Renault confirms end of VW talks on small electric cars

Renault boss Luca de Meo has now confirmed what was leaked a few days ago: VW and Renault have ended their talks about a possible cooperation for small electric cars. de Meo makes it clear from which side the potential joint project was terminated.

Images: Renault, Volkswagen; Montage: electrive

“I wanted to show that European industry could work together as a team, so I think this is a lost opportunity, but there may be others,” de Meo told Reuters. It is clear that de Meo would have liked to realise the partnership. It therefore stands to reason that the talks were ended by VW. However, the Wolfsburg-based company declined to comment to Reuters.

At the end of last week, insiders had leaked that the deal, which had been driven forward in recent months, had collapsed. One informant stated that in the end it had not been possible to find a joint solution. According to a second source, however, VW ultimately withdrew. This insider also made it clear that the Wolfsburg-based company now wants to develop the vehicle on its own.
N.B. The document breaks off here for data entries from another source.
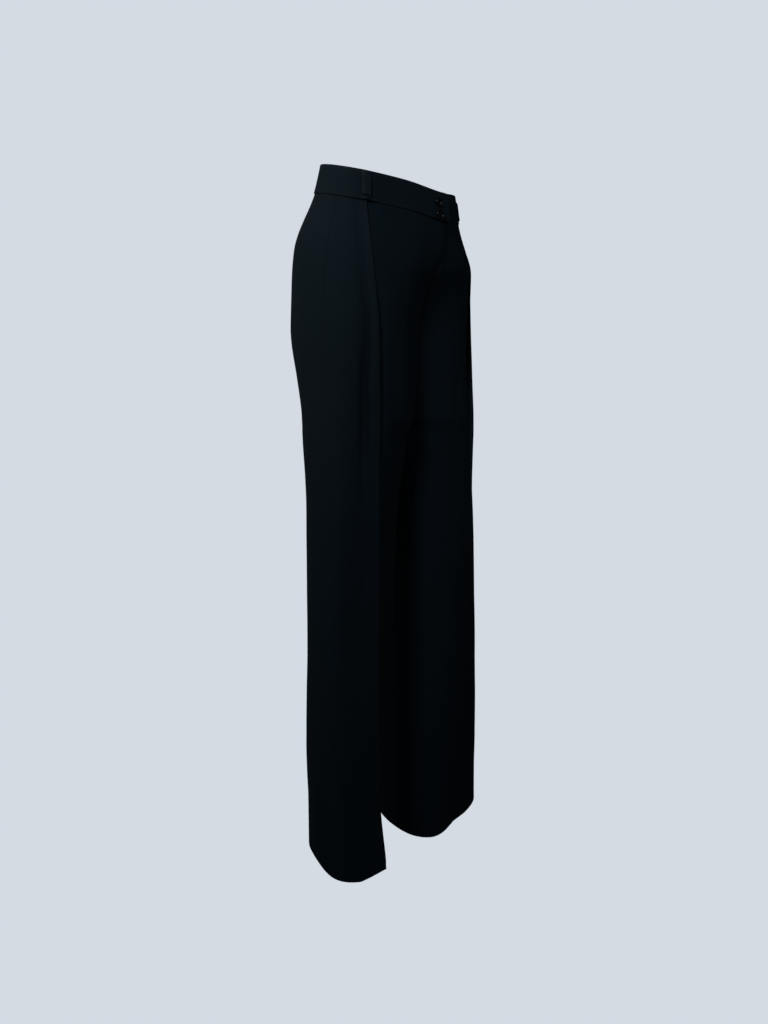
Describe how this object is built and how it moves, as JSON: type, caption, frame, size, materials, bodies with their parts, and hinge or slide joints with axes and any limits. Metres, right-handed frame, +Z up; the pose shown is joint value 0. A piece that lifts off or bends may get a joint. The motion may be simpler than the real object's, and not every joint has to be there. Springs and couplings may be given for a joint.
{
  "type": "palazzo trousers",
  "caption": "High-waisted black palazzo trousers with pressed front pleats, wide legs, belt loops and a buttoned waistband; filled out, open at waist and hems.",
  "frame": {"origin": "centre of the waist, at half the height of the waistband, where the wearer's waist holds the trousers up", "axes": "+Z up, front towards -Y, the wearer's left towards +X"},
  "size_m": [0.4298, 0.2374, 1.0867],
  "materials": {
    "black_cloth": "matte black crepe suiting with a faint blue cast",
    "button_gloss": "glossy black"
  },
  "bodies": {
    "root": {"front_right": "black_cloth", "front_left": "black_cloth", "back_right": "black_cloth", "back_left": "black_cloth", "waistband_right": "black_cloth", "waistband_left": "black_cloth", "fly": "black_cloth", "belt_loop_front_right": "black_cloth", "belt_loop_front_left": "black_cloth", "belt_loop_back_right": "black_cloth", "belt_loop_back_left": "black_cloth", "belt_loop_centre_back": "black_cloth", "button_lower": "button_gloss", "button_upper": "button_gloss"}
  },
  "joints": []
}
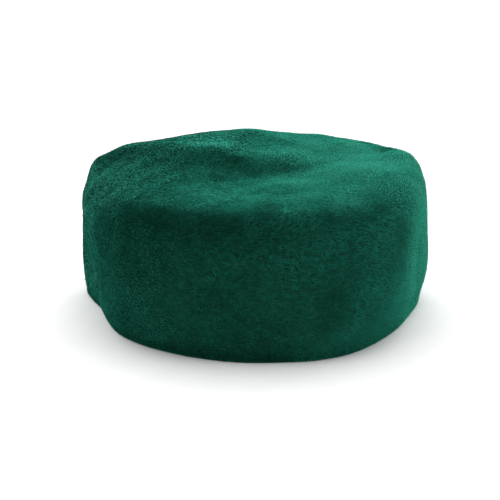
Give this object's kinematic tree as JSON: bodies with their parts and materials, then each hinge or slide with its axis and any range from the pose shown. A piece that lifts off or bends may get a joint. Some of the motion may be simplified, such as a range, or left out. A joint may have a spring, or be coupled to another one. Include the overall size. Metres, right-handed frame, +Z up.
{
  "type": "kufi cap",
  "caption": "Round brimless felt cap with a flat dented crown, a soft shoulder and an upright wall, open underneath and made in one blocked piece.",
  "frame": {"origin": "middle of the cap's footprint, on the surface it stands on", "axes": "+X across the head, from the wearer's right to the wearer's left; +Y towards the rear; +Z up; the cap's front faces -Y"},
  "size_m": [0.219, 0.1898, 0.1017],
  "materials": {
    "green_felt": "brushed wool felt, matt, with a short soft nap"
  },
  "bodies": {
    "root": {"felt_cap": "green_felt"}
  },
  "joints": []
}
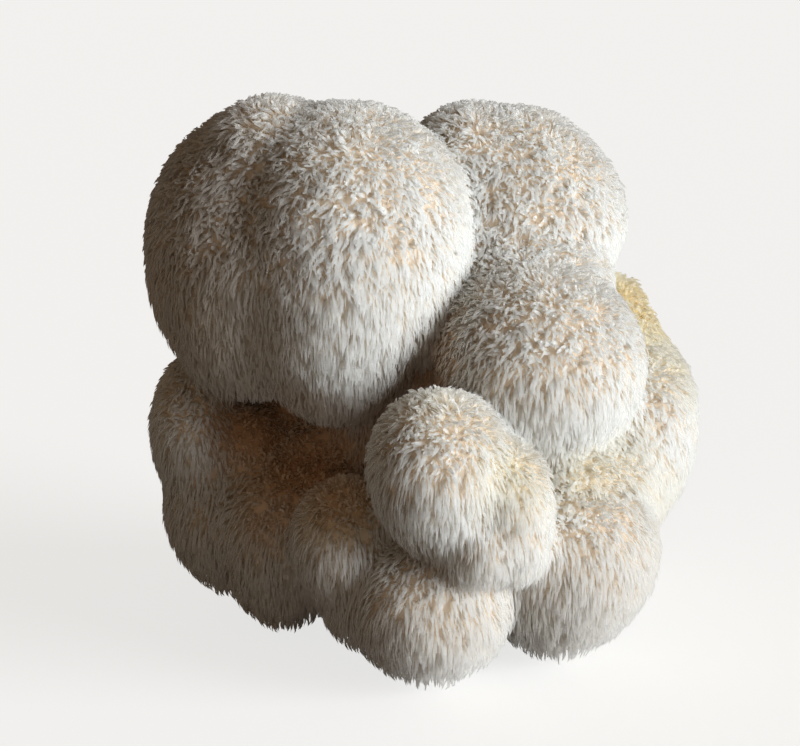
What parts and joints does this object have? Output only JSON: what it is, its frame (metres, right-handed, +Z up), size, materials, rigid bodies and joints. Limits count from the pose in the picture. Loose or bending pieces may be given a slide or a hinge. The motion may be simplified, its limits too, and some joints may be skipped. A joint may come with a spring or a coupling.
{
  "type": "lion's mane mushroom",
  "caption": "Fresh lion's mane mushroom: a cluster of swollen white lobes grown together and covered in soft hanging spines, standing on the flat cut where it left the wood.",
  "frame": {"origin": "on the surface it stands on, under the middle of its bounding box", "axes": "+Z up, away from the cut it stands on; -Y towards the front, which shows the most lobes; +X to the right seen from the front, along its longest side"},
  "size_m": [0.2335, 0.2075, 0.2288],
  "materials": {
    "mushroom_flesh": "soft matt creamy white with a faint moist gloss, tan between the spines and yellow on a few crowns"
  },
  "bodies": {
    "root": {"fruit_body": "mushroom_flesh"}
  },
  "joints": []
}
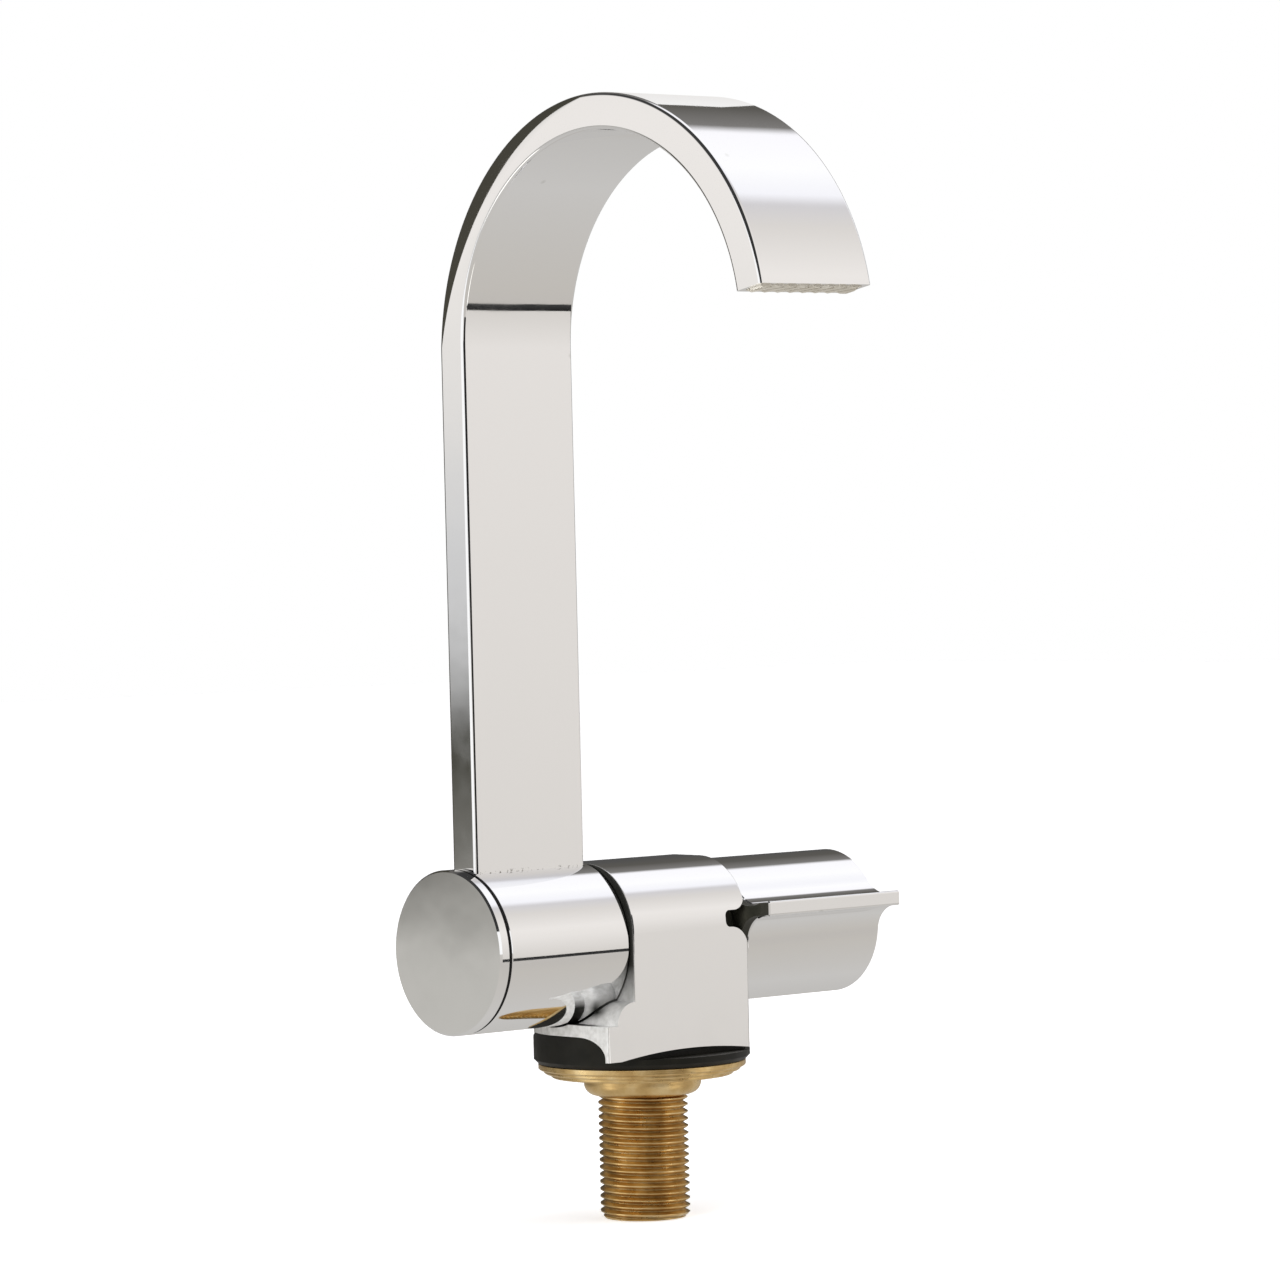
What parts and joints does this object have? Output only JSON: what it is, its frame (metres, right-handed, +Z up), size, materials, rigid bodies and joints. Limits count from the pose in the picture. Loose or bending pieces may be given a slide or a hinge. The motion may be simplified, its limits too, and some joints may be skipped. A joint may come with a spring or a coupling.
{
  "type": "folding caravan tap",
  "caption": "Chromed cold-water tap with an arched flat ribbon spout that folds down, a side lever, a black swivel ring and a threaded brass tail.",
  "frame": {"origin": "on the stem axis, at the underside of the brass flange, which rests on the worktop", "axes": "+Z up the stem, +X along the fold axis towards the lever, -Y towards the outlet; the spout stands upright and the lever is shut at rest"},
  "size_m": [0.0953, 0.1036, 0.2041],
  "materials": {
    "chrome": "polished chromium plating",
    "brass": "machined, uncoated",
    "black_plastic": "fine moulded grain",
    "bush_plastic": "smooth",
    "rubber": "satin",
    "ceramic": "lapped ceramic",
    "steel": "bright zinc-plated or stainless",
    "insert_plastic": "off-white moulded plastic"
  },
  "bodies": {
    "stem": {"tail_piece": "brass", "spigot_seals": "rubber"},
    "head": {"base_ring": "black_plastic", "body_housing": "chrome", "swivel_screw": "steel", "cover_ring": "black_plastic", "valve_body": "brass", "fixed_disc": "ceramic", "seat_seal": "rubber", "gland_nut": "brass", "fold_axle": "brass", "axle_seals": "rubber", "glide_washer": "bush_plastic", "retaining_washer": "steel", "retaining_screw": "steel", "disc_spring": "steel"},
    "spout": {"hub_barrel": "chrome", "spout_tube": "chrome", "bush_inner": "bush_plastic", "bush_outer": "bush_plastic", "stop_pin": "steel", "end_cap": "chrome", "cap_gasket": "rubber", "outlet_insert": "insert_plastic"},
    "lever": {"lever_shell": "chrome", "lever_carrier": "black_plastic", "lever_cap": "chrome", "lever_screw": "steel", "lever_washer": "steel", "valve_spindle": "brass", "moving_disc": "ceramic", "spindle_seal": "rubber"}
  },
  "joints": [
    {"name": "swivel", "type": "hinge", "parent": "stem", "child": "head", "pos_m": [0, 0, 0], "axis": [0, 0, 1], "continuous": true},
    {"name": "fold", "type": "hinge", "parent": "head", "child": "spout", "pos_m": [0, 0, 0.0257], "axis": [1, 0, 0], "range_deg": [0, 90]},
    {"name": "lever_turn", "type": "hinge", "parent": "head", "child": "lever", "pos_m": [0, 0, 0.0257], "axis": [1, 0, 0], "range_deg": [-90, 0]}
  ]
}
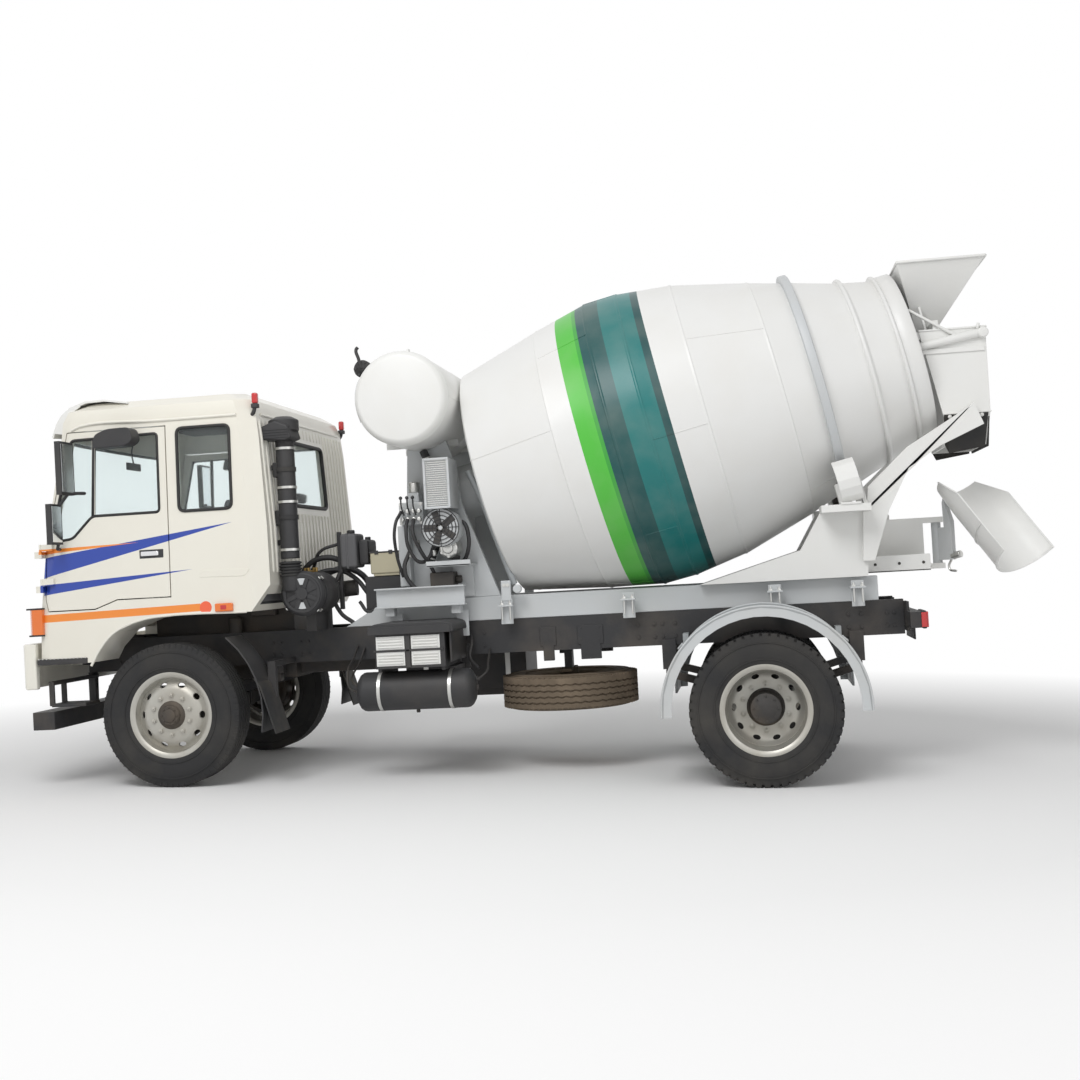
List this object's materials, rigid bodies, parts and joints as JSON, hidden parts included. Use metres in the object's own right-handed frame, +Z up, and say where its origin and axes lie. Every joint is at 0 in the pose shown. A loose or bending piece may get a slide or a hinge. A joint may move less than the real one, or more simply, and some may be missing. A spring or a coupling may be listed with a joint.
{
  "type": "concrete mixer truck",
  "caption": "Two-axle concrete mixer truck with tilting cab, opening doors, steered front wheels, turning inclined drum and swinging discharge chute.",
  "frame": {"origin": "middle of the bottom of the truck, on the ground", "axes": "+Z up, -Y ahead, +X to the left side of the truck"},
  "size_m": [2.78, 7.4402, 3.6515],
  "materials": {
    "cab_ivory": "gloss ivory paint",
    "mixer_white": "satin off-white paint with lime and teal bands on the drum",
    "frame_grey": "satin light grey paint",
    "chassis_black": "satin black chassis paint",
    "rubber_black": "black tyre rubber",
    "rim_silver": "silver paint",
    "cast_iron": "dark cast iron",
    "moulded_black": "black moulding",
    "window_glass": "clear glass",
    "seat_fabric": "woven seat cloth",
    "guard_grey": "grey paint"
  },
  "bodies": {
    "wheel_front_left": {"front_tyre_left": "rubber_black", "front_rim_left": "rim_silver"},
    "wheel_front_right": {"front_tyre_right": "rubber_black", "front_rim_right": "rim_silver"},
    "wheels_rear_left": {"rear_rims_left": "rim_silver", "rear_tyre_outer_left": "rubber_black", "rear_tyre_inner_left": "rubber_black"},
    "wheels_rear_right": {"rear_rims_right": "rim_silver", "rear_tyre_outer_right": "rubber_black", "rear_tyre_inner_right": "rubber_black"},
    "steer_left": {"knuckle_left": "cast_iron"},
    "steer_right": {"knuckle_right": "cast_iron"},
    "cab": {"cab_shell": "cab_ivory", "windscreen": "window_glass", "rear_glass": "window_glass", "side_glass_left": "window_glass", "side_glass_right": "window_glass", "dashboard": "moulded_black", "seat_left": "seat_fabric", "seat_right": "seat_fabric", "snorkel": "moulded_black"},
    "door_left": {"door_left": "cab_ivory", "door_glass_left": "window_glass", "mirror_left": "moulded_black"},
    "door_right": {"door_right": "cab_ivory", "door_glass_right": "window_glass", "mirror_right": "moulded_black"},
    "steering_wheel": {"steering_wheel": "moulded_black"},
    "drum": {"drum": "mixer_white"},
    "roller_left": {"roller_left": "cast_iron"},
    "roller_right": {"roller_right": "cast_iron"},
    "chute_swivel": {"chute_swivel": "frame_grey"},
    "chute": {"discharge_chute": "mixer_white"},
    "root": {"air_cleaner": "moulded_black", "air_tank": "moulded_black", "battery_box": "moulded_black", "charging_hopper": "mixer_white", "chassis_frame": "chassis_black", "discharge_collector": "mixer_white", "drum_gearbox": "frame_grey", "engine_and_gearbox": "cast_iron", "front_axle": "chassis_black", "front_bumper": "cab_ivory", "front_mudguard_left": "moulded_black", "front_mudguard_right": "moulded_black", "front_pedestal": "frame_grey", "fuel_tank": "moulded_black", "mixer_subframe": "frame_grey", "oil_cooler": "frame_grey", "rear_axle": "chassis_black", "rear_mudguard_left": "guard_grey", "rear_mudguard_right": "guard_grey", "rear_pedestal": "mixer_white", "spare_rim": "rim_silver", "spare_tyre": "rubber_black", "underrun_bar_and_steps": "chassis_black", "water_tank": "mixer_white"}
  },
  "joints": [
    {"name": "steer_left", "type": "hinge", "parent": "root", "child": "steer_left", "pos_m": [0.79, -2.573, 0.51753], "axis": [0, -0.0305, 0.9995], "range_deg": [-32, 32]},
    {"name": "steer_right", "type": "hinge", "parent": "root", "child": "steer_right", "pos_m": [-0.79, -2.573, 0.51753], "axis": [0, -0.0305, 0.9995], "range_deg": [-32, 32]},
    {"name": "spin_front_left", "type": "hinge", "parent": "steer_left", "child": "wheel_front_left", "pos_m": [0.98, -2.573, 0.51753], "axis": [1, 0, 0], "continuous": true},
    {"name": "spin_front_right", "type": "hinge", "parent": "steer_right", "child": "wheel_front_right", "pos_m": [-0.98, -2.573, 0.51753], "axis": [1, 0, 0], "continuous": true},
    {"name": "spin_rear_left", "type": "hinge", "parent": "root", "child": "wheels_rear_left", "pos_m": [0.9, 1.667, 0.51753], "axis": [1, 0, 0], "continuous": true},
    {"name": "spin_rear_right", "type": "hinge", "parent": "root", "child": "wheels_rear_right", "pos_m": [-0.9, 1.667, 0.51753], "axis": [1, 0, 0], "continuous": true},
    {"name": "cab_tilt", "type": "hinge", "parent": "root", "child": "cab", "pos_m": [0, -3.55549, 1.07526], "axis": [1, 0, 0], "range_deg": [0, 45]},
    {"name": "door_left_hinge", "type": "hinge", "parent": "cab", "child": "door_left", "pos_m": [1.185, -3.5078, 1.87208], "axis": [0, 0.0305, -0.9995], "range_deg": [0, 68]},
    {"name": "door_right_hinge", "type": "hinge", "parent": "cab", "child": "door_right", "pos_m": [-1.185, -3.5078, 1.87208], "axis": [0, -0.0305, 0.9995], "range_deg": [0, 68]},
    {"name": "steering_wheel_turn", "type": "hinge", "parent": "cab", "child": "steering_wheel", "pos_m": [-0.6, -3.09194, 1.78474], "axis": [0, 0.3823, 0.924], "range_deg": [-540, 540]},
    {"name": "drum_spin", "type": "hinge", "parent": "root", "child": "drum", "pos_m": [0, -0.44182, 2.14884], "axis": [0, 0.9684, 0.2495], "continuous": true},
    {"name": "roller_left_spin", "type": "hinge", "parent": "root", "child": "roller_left", "pos_m": [0.63977, 2.27587, 2.06181], "axis": [0, 0.9684, 0.2495], "continuous": true},
    {"name": "roller_right_spin", "type": "hinge", "parent": "root", "child": "roller_right", "pos_m": [-0.63977, 2.27587, 2.06181], "axis": [0, 0.9684, 0.2495], "continuous": true},
    {"name": "chute_swing", "type": "hinge", "parent": "root", "child": "chute_swivel", "pos_m": [0, 2.95593, 1.61936], "axis": [0, 0.0305, -0.9995], "range_deg": [-125, 30]},
    {"name": "chute_tilt", "type": "hinge", "parent": "chute_swivel", "child": "chute", "pos_m": [0.07071, 3.01623, 1.96136], "axis": [0.7071, -0.7068, -0.0216], "range_deg": [-5, 25]}
  ],
  "couplings": [
    {"joint": "steer_right", "follows": "steer_left", "ratio": 1},
    {"joint": "steering_wheel_turn", "follows": "steer_left", "ratio": 16.875},
    {"joint": "roller_left_spin", "follows": "drum_spin", "ratio": -7.2917},
    {"joint": "roller_right_spin", "follows": "drum_spin", "ratio": -7.2917}
  ]
}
VW last said in March that it was already working on the design of the future small electric car, but that the exact realisation still had to be decided. According to VW brand boss Thomas Schäfer, the working title is ID.1 and the vehicle is planned for 2027, as he explained on the sidelines of the presentation of the business figures for 2023. However, Schäfer also made it clear that the price of 20,000 euros was economically very challenging and could only be achieved with “very large quantities” “due to the high battery costs” – which was interpreted at the time as a plea for a Renault partnership. At that time, however, VW had examined a total of four scenarios.

According to Reuters, Renault will now press ahead with the development of the Twingo E-Tech Electric on its own, which is due to be launched on the market in 2026. The vehicle is to be based on a scaled-down version of the AmpR Small (formerly CMF-BEV) so that the Twingo can be positioned below the Renault 5 on the same platform in terms of price (from €24,990). Higher unit numbers would also have helped Renault to further reduce costs. A new partner does not appear to be in sight at present.

According to earlier reports, the VW ID.1 would also have used the AmpR Small, but VW would have contributed its own drive units. The electric car was to be built by Renault, possibly in Novo Mesto, Slovenia, where the current Twingo comes off the production line. However, the possible production location could have been one of the reasons why the collaboration ultimately failed. As reported by the German publication Manager Magazin back in April, the VW works council led by chairwoman Daniela Cavallo is said to have had reservations. This is because Volkswagen has several underutilised plants in Europe, such as the MEB factory in Zwickau, and Audi is still looking for a successor project for the Brussels plant when production of the next generation of the Q8 e-tron moves to Mexico as planned. Giving a high-volume project to Renault is likely to have caused resistance – but in the absence of confirmation from Wolfsburg, this remains pure speculation.